Required work ▸ In the records that follow, the lines from the one containing "the grooves narrow" to the one containing "from mathutils import Matrix, Vector", inclusive, are to be given again exactly.

Extracted information start

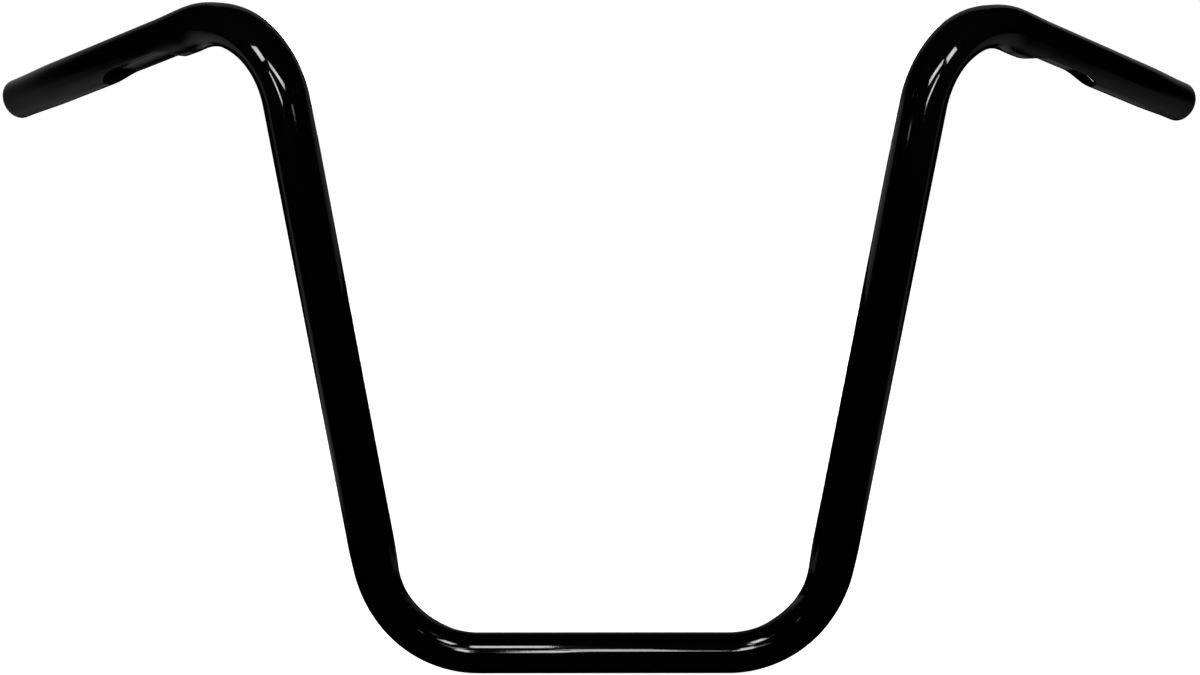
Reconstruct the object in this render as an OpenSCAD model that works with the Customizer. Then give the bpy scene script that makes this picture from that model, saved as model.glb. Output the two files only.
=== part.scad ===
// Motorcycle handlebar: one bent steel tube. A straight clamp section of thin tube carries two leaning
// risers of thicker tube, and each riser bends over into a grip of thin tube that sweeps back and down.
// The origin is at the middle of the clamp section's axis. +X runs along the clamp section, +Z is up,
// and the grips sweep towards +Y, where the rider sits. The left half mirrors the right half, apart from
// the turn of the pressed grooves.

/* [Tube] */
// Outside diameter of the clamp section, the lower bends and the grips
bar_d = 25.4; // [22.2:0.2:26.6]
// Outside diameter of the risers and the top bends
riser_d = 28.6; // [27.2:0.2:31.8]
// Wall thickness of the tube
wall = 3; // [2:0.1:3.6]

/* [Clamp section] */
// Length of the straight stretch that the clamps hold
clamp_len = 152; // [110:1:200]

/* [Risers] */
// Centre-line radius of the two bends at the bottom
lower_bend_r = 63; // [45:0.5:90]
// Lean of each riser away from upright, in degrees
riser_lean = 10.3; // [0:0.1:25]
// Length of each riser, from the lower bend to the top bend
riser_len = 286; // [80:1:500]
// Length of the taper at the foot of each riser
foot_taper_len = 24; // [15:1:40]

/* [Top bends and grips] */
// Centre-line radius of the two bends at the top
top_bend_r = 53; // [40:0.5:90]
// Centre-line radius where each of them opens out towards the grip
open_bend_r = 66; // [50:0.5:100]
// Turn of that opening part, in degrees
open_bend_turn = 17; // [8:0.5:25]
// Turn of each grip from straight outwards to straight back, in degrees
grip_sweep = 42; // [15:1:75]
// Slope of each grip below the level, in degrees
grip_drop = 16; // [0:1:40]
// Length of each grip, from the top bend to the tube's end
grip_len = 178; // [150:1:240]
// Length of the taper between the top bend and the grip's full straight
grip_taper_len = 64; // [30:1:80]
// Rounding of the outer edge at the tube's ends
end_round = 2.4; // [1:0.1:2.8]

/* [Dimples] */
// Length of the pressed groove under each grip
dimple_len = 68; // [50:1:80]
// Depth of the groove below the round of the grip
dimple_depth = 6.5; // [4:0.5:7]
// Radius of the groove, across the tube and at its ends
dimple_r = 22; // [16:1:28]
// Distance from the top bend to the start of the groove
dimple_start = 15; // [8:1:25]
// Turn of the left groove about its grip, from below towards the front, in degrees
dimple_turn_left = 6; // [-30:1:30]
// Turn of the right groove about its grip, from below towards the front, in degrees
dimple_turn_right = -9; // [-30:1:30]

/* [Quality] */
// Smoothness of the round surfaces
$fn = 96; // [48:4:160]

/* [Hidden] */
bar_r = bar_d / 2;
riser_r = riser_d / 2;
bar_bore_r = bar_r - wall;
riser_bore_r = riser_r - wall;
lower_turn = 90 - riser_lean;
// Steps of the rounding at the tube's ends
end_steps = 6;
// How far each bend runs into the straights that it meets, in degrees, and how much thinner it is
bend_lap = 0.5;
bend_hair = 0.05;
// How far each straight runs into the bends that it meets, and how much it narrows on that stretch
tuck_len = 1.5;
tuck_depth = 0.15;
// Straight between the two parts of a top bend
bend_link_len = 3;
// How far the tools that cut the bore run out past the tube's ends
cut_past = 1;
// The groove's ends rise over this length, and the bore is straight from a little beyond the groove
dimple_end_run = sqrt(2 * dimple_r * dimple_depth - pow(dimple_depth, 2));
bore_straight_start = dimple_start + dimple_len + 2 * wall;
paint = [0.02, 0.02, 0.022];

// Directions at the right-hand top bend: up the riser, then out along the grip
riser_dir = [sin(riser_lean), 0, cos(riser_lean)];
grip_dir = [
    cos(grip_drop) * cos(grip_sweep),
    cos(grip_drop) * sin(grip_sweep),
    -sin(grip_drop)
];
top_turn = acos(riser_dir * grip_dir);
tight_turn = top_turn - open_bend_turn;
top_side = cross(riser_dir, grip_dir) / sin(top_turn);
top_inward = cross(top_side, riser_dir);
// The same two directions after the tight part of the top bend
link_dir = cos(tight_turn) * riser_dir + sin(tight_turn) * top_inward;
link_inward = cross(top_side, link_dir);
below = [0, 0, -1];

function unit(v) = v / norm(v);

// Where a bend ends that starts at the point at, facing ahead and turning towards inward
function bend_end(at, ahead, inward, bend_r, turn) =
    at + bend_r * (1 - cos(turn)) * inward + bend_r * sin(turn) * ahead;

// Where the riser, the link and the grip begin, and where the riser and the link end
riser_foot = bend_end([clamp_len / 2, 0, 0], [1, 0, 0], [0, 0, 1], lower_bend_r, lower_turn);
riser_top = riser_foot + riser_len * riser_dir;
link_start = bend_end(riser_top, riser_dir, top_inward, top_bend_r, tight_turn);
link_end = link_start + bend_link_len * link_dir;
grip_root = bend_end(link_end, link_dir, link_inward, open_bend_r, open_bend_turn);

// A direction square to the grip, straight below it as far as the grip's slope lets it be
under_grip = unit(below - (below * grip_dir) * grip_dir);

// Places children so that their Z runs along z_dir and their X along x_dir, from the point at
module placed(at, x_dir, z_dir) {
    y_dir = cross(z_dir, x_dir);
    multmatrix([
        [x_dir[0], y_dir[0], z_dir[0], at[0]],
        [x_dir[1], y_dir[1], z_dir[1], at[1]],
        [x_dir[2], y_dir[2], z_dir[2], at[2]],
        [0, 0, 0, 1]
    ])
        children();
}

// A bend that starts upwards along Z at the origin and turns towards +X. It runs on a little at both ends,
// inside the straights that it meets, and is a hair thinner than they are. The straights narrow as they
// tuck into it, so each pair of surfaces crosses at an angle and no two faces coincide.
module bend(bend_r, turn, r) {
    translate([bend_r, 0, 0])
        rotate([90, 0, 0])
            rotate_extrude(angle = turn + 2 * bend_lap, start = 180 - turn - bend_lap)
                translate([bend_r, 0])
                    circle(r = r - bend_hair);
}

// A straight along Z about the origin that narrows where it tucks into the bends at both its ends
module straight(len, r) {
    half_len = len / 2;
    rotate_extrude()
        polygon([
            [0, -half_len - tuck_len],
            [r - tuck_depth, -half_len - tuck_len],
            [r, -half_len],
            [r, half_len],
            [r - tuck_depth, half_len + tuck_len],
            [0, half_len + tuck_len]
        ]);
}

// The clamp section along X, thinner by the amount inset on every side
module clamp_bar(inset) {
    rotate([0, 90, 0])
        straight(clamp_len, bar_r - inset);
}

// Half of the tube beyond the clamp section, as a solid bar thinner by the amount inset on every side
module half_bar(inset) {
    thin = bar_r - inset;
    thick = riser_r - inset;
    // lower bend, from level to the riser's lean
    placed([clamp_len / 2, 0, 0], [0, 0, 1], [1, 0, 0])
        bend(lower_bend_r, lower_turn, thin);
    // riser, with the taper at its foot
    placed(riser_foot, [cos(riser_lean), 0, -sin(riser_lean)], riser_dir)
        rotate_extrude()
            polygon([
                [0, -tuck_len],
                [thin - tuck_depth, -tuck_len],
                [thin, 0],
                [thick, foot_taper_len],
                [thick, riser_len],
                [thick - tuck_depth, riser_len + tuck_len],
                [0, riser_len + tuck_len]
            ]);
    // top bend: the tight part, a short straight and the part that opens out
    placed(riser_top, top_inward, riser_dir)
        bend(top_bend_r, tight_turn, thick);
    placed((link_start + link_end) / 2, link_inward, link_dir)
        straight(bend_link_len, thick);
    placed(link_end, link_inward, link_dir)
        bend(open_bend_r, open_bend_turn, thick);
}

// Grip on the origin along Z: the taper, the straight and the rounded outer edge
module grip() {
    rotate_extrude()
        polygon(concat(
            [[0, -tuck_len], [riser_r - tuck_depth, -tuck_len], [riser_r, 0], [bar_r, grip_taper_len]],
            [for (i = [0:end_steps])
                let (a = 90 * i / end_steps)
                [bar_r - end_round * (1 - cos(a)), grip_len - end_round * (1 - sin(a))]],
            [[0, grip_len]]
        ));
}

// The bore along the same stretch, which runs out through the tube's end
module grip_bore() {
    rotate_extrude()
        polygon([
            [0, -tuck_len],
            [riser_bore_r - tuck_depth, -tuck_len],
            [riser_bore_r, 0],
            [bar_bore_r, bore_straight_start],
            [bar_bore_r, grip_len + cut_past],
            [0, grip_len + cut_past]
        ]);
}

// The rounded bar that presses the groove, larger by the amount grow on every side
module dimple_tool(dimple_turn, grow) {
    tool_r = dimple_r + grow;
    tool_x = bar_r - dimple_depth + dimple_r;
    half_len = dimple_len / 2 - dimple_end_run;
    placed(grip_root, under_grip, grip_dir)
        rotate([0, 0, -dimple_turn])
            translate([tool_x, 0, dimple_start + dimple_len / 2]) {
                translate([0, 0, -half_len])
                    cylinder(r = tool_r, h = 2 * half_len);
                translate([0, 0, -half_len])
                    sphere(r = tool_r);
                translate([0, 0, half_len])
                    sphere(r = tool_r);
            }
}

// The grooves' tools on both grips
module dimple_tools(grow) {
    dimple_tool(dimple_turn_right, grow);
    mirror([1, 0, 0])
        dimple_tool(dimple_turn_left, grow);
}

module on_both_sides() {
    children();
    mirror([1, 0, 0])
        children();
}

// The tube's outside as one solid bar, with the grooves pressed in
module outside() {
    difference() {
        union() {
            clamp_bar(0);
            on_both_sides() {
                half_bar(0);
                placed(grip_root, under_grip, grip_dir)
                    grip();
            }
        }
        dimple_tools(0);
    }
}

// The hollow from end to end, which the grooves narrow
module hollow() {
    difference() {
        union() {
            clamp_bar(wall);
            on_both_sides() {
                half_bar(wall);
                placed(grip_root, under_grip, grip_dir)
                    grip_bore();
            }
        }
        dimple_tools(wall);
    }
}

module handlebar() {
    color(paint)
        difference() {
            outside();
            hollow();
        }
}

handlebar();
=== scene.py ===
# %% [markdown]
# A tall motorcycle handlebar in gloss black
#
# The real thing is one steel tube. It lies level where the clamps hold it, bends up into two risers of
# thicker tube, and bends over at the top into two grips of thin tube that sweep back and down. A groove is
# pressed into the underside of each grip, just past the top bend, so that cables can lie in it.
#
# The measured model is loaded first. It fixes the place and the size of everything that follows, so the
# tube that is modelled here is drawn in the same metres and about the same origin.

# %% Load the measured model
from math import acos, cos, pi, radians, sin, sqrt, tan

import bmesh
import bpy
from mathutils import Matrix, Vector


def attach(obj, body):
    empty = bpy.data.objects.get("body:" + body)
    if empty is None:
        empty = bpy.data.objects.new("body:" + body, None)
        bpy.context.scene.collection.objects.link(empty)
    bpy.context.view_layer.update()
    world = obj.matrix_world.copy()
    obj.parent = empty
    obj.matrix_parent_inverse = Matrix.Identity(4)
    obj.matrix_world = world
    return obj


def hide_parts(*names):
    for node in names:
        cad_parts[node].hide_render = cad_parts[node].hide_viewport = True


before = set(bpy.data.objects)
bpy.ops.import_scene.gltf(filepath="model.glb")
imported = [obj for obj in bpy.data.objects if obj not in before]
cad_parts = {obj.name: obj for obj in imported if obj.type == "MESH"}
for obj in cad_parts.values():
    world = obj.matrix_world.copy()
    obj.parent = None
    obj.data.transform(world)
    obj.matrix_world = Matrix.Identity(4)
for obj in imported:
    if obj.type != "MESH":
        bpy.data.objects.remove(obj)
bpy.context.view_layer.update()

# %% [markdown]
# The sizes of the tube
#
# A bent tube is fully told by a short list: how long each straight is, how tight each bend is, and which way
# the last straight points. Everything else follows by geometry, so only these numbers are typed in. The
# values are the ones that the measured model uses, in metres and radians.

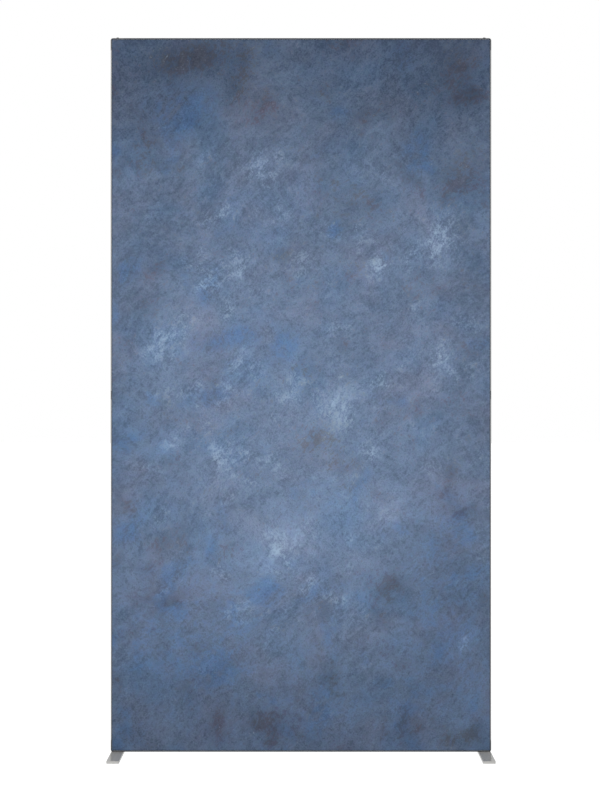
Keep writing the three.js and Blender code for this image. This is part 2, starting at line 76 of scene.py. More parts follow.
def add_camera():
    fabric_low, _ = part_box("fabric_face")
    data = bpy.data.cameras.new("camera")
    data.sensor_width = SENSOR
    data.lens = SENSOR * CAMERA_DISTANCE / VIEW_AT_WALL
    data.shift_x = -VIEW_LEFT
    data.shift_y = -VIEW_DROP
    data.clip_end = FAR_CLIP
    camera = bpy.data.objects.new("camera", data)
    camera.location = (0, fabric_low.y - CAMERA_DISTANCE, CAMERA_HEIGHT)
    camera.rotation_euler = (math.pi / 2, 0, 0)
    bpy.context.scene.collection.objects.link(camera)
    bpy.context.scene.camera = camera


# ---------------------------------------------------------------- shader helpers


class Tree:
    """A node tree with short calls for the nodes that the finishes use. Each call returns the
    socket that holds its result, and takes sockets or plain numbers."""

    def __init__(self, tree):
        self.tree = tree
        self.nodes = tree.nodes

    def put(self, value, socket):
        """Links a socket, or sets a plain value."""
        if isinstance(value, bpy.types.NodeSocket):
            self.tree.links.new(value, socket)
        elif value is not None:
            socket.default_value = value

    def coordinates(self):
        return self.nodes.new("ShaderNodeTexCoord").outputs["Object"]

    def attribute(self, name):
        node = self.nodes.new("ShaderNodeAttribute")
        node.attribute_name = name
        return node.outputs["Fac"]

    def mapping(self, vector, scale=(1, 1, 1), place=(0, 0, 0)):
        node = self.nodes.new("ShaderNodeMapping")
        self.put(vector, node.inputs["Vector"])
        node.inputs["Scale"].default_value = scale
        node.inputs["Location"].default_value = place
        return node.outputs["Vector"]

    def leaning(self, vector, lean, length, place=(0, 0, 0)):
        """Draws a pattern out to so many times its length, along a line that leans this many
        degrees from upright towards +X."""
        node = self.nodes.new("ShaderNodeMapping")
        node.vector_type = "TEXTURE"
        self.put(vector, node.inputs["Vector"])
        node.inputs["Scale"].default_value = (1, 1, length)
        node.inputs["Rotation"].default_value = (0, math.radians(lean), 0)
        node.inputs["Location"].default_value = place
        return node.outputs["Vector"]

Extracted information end

Final answer ▸
// The hollow from end to end, which the grooves narrow
module hollow() {
    difference() {
        union() {
            clamp_bar(wall);
            on_both_sides() {
                half_bar(wall);
                placed(grip_root, under_grip, grip_dir)
                    grip_bore();
            }
        }
        dimple_tools(wall);
    }
}

module handlebar() {
    color(paint)
        difference() {
            outside();
            hollow();
        }
}

handlebar();
=== scene.py ===
# %% [markdown]
# A tall motorcycle handlebar in gloss black
#
# The real thing is one steel tube. It lies level where the clamps hold it, bends up into two risers of
# thicker tube, and bends over at the top into two grips of thin tube that sweep back and down. A groove is
# pressed into the underside of each grip, just past the top bend, so that cables can lie in it.
#
# The measured model is loaded first. It fixes the place and the size of everything that follows, so the
# tube that is modelled here is drawn in the same metres and about the same origin.

# %% Load the measured model
from math import acos, cos, pi, radians, sin, sqrt, tan

import bmesh
import bpy
from mathutils import Matrix, Vector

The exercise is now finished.